* **Objective**: Reproduce the complete listing without any deviation.

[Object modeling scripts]
════════════════════

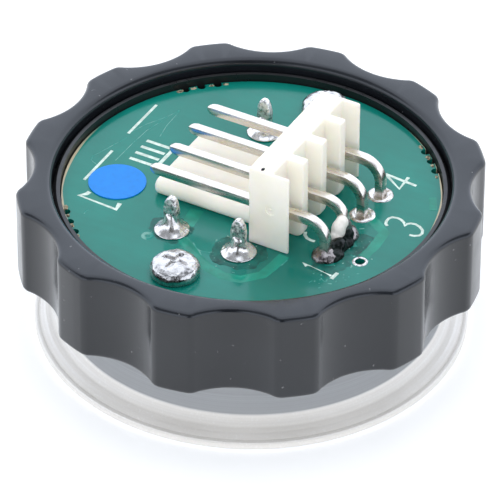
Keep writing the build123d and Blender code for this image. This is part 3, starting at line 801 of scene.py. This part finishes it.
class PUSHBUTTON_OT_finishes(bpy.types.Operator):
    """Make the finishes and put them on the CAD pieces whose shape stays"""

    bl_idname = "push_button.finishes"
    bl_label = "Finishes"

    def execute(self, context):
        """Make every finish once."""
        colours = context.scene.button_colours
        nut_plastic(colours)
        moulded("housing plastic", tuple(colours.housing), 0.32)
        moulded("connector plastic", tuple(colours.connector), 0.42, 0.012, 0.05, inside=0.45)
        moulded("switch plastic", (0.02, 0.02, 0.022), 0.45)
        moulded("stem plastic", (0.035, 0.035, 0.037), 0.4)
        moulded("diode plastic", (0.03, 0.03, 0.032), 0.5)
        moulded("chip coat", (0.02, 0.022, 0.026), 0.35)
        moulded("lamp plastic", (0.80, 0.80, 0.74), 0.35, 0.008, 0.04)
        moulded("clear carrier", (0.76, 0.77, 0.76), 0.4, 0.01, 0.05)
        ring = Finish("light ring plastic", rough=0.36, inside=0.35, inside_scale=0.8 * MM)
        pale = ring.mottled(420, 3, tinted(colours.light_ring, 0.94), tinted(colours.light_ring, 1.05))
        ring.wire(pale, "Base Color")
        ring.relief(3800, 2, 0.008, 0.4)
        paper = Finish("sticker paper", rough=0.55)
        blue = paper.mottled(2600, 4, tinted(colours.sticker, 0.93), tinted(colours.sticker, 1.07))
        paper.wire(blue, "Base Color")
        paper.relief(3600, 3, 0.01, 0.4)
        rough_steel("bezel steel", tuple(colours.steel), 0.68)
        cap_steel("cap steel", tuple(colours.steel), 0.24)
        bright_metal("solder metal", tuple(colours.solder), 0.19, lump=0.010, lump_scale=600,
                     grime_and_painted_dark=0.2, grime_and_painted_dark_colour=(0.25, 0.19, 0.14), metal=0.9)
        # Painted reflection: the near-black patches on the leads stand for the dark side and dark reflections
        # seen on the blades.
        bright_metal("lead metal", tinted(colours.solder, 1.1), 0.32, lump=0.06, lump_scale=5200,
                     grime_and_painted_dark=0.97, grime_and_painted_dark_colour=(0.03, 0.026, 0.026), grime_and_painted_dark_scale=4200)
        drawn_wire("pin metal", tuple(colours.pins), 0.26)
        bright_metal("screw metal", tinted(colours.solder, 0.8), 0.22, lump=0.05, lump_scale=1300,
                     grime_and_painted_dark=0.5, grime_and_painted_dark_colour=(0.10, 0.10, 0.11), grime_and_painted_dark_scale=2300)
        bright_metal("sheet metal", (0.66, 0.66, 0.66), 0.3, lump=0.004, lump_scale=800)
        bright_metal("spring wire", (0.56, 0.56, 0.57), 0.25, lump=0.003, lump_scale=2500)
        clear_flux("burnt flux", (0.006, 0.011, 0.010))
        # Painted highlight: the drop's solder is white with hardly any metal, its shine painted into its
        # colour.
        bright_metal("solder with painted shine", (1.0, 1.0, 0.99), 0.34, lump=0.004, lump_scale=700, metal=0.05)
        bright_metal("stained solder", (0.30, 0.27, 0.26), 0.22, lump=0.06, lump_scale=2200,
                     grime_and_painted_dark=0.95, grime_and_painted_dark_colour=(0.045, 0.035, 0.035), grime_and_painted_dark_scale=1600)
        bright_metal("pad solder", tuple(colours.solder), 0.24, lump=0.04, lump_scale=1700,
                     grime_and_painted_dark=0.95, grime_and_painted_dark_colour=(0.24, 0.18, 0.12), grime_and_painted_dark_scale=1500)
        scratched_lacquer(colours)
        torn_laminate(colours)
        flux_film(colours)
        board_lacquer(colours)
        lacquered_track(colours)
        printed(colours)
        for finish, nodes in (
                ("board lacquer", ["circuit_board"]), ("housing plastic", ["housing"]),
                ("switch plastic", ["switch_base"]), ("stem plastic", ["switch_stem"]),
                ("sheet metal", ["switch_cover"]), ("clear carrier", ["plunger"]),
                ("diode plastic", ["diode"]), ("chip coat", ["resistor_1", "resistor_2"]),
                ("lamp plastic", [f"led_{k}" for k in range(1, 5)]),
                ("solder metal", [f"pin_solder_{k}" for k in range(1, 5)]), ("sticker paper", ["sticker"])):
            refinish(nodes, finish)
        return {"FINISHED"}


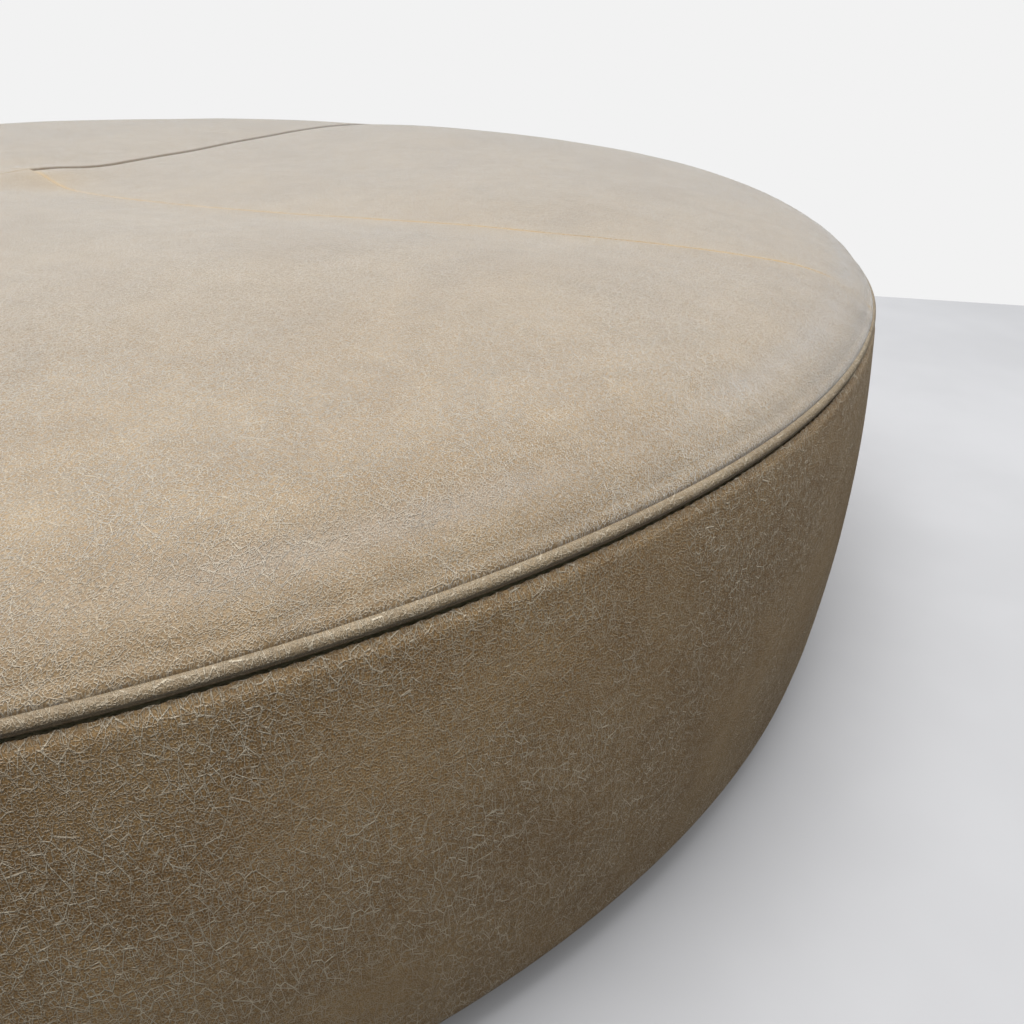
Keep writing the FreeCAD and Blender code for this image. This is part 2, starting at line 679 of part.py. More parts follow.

════════════════════

* **Response to the task**:
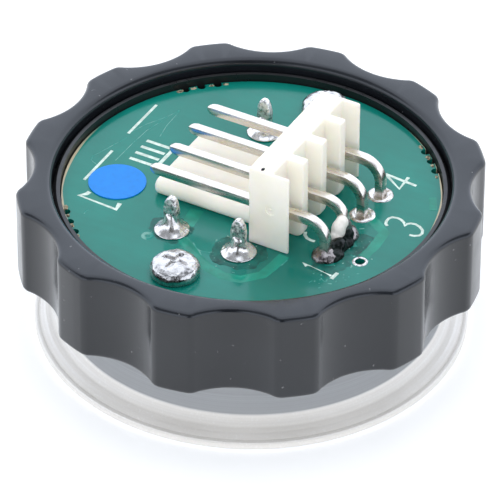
Keep writing the build123d and Blender code for this image. This is part 3, starting at line 801 of scene.py. This part finishes it.
class PUSHBUTTON_OT_finishes(bpy.types.Operator):
    """Make the finishes and put them on the CAD pieces whose shape stays"""

    bl_idname = "push_button.finishes"
    bl_label = "Finishes"

    def execute(self, context):
        """Make every finish once."""
        colours = context.scene.button_colours
        nut_plastic(colours)
        moulded("housing plastic", tuple(colours.housing), 0.32)
        moulded("connector plastic", tuple(colours.connector), 0.42, 0.012, 0.05, inside=0.45)
        moulded("switch plastic", (0.02, 0.02, 0.022), 0.45)
        moulded("stem plastic", (0.035, 0.035, 0.037), 0.4)
        moulded("diode plastic", (0.03, 0.03, 0.032), 0.5)
        moulded("chip coat", (0.02, 0.022, 0.026), 0.35)
        moulded("lamp plastic", (0.80, 0.80, 0.74), 0.35, 0.008, 0.04)
        moulded("clear carrier", (0.76, 0.77, 0.76), 0.4, 0.01, 0.05)
        ring = Finish("light ring plastic", rough=0.36, inside=0.35, inside_scale=0.8 * MM)
        pale = ring.mottled(420, 3, tinted(colours.light_ring, 0.94), tinted(colours.light_ring, 1.05))
        ring.wire(pale, "Base Color")
        ring.relief(3800, 2, 0.008, 0.4)
        paper = Finish("sticker paper", rough=0.55)
        blue = paper.mottled(2600, 4, tinted(colours.sticker, 0.93), tinted(colours.sticker, 1.07))
        paper.wire(blue, "Base Color")
        paper.relief(3600, 3, 0.01, 0.4)
        rough_steel("bezel steel", tuple(colours.steel), 0.68)
        cap_steel("cap steel", tuple(colours.steel), 0.24)
        bright_metal("solder metal", tuple(colours.solder), 0.19, lump=0.010, lump_scale=600,
                     grime_and_painted_dark=0.2, grime_and_painted_dark_colour=(0.25, 0.19, 0.14), metal=0.9)
        # Painted reflection: the near-black patches on the leads stand for the dark side and dark reflections
        # seen on the blades.
        bright_metal("lead metal", tinted(colours.solder, 1.1), 0.32, lump=0.06, lump_scale=5200,
                     grime_and_painted_dark=0.97, grime_and_painted_dark_colour=(0.03, 0.026, 0.026), grime_and_painted_dark_scale=4200)
        drawn_wire("pin metal", tuple(colours.pins), 0.26)
        bright_metal("screw metal", tinted(colours.solder, 0.8), 0.22, lump=0.05, lump_scale=1300,
                     grime_and_painted_dark=0.5, grime_and_painted_dark_colour=(0.10, 0.10, 0.11), grime_and_painted_dark_scale=2300)
        bright_metal("sheet metal", (0.66, 0.66, 0.66), 0.3, lump=0.004, lump_scale=800)
        bright_metal("spring wire", (0.56, 0.56, 0.57), 0.25, lump=0.003, lump_scale=2500)
        clear_flux("burnt flux", (0.006, 0.011, 0.010))
        # Painted highlight: the drop's solder is white with hardly any metal, its shine painted into its
        # colour.
        bright_metal("solder with painted shine", (1.0, 1.0, 0.99), 0.34, lump=0.004, lump_scale=700, metal=0.05)
        bright_metal("stained solder", (0.30, 0.27, 0.26), 0.22, lump=0.06, lump_scale=2200,
                     grime_and_painted_dark=0.95, grime_and_painted_dark_colour=(0.045, 0.035, 0.035), grime_and_painted_dark_scale=1600)
        bright_metal("pad solder", tuple(colours.solder), 0.24, lump=0.04, lump_scale=1700,
                     grime_and_painted_dark=0.95, grime_and_painted_dark_colour=(0.24, 0.18, 0.12), grime_and_painted_dark_scale=1500)
        scratched_lacquer(colours)
        torn_laminate(colours)
        flux_film(colours)
        board_lacquer(colours)
        lacquered_track(colours)
        printed(colours)
        for finish, nodes in (
                ("board lacquer", ["circuit_board"]), ("housing plastic", ["housing"]),
                ("switch plastic", ["switch_base"]), ("stem plastic", ["switch_stem"]),
                ("sheet metal", ["switch_cover"]), ("clear carrier", ["plunger"]),
                ("diode plastic", ["diode"]), ("chip coat", ["resistor_1", "resistor_2"]),
                ("lamp plastic", [f"led_{k}" for k in range(1, 5)]),
                ("solder metal", [f"pin_solder_{k}" for k in range(1, 5)]), ("sticker paper", ["sticker"])):
            refinish(nodes, finish)
        return {"FINISHED"}


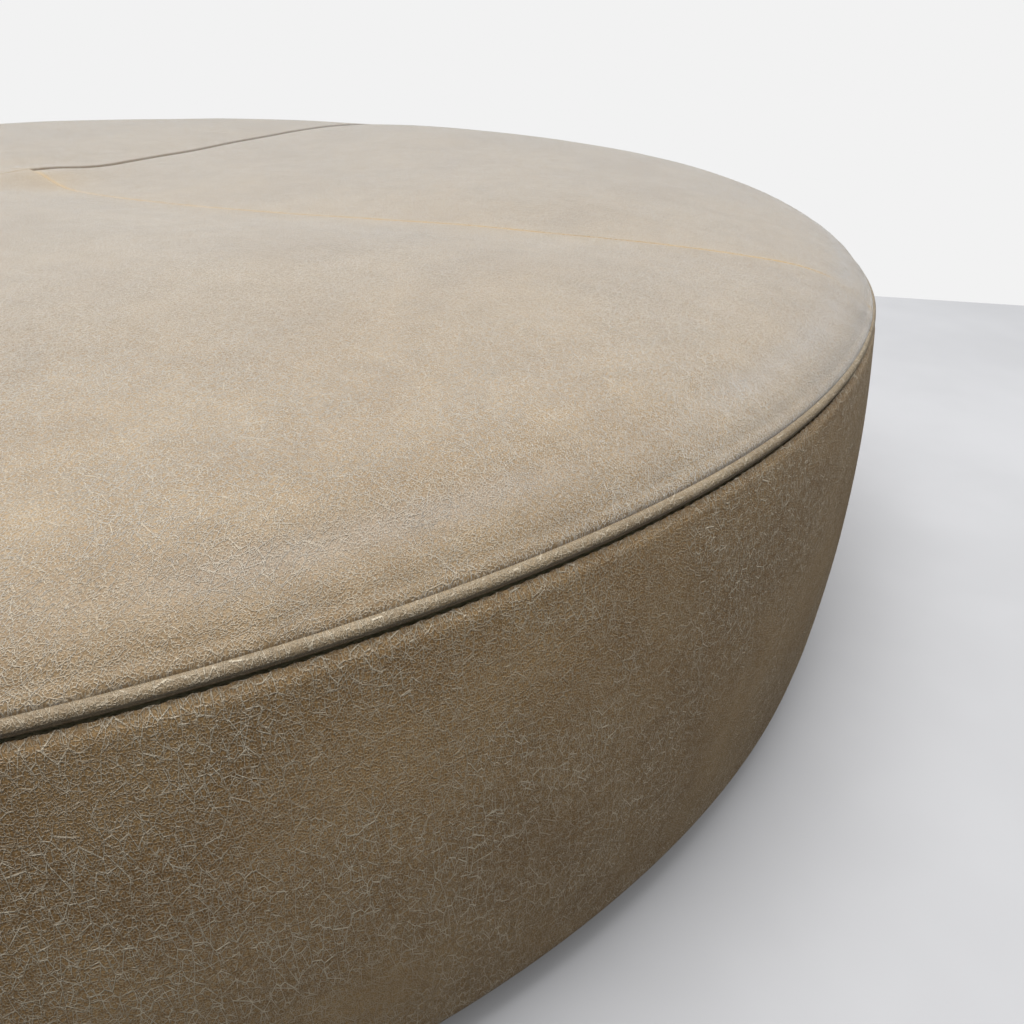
Keep writing the FreeCAD and Blender code for this image. This is part 2, starting at line 679 of part.py. More parts follow.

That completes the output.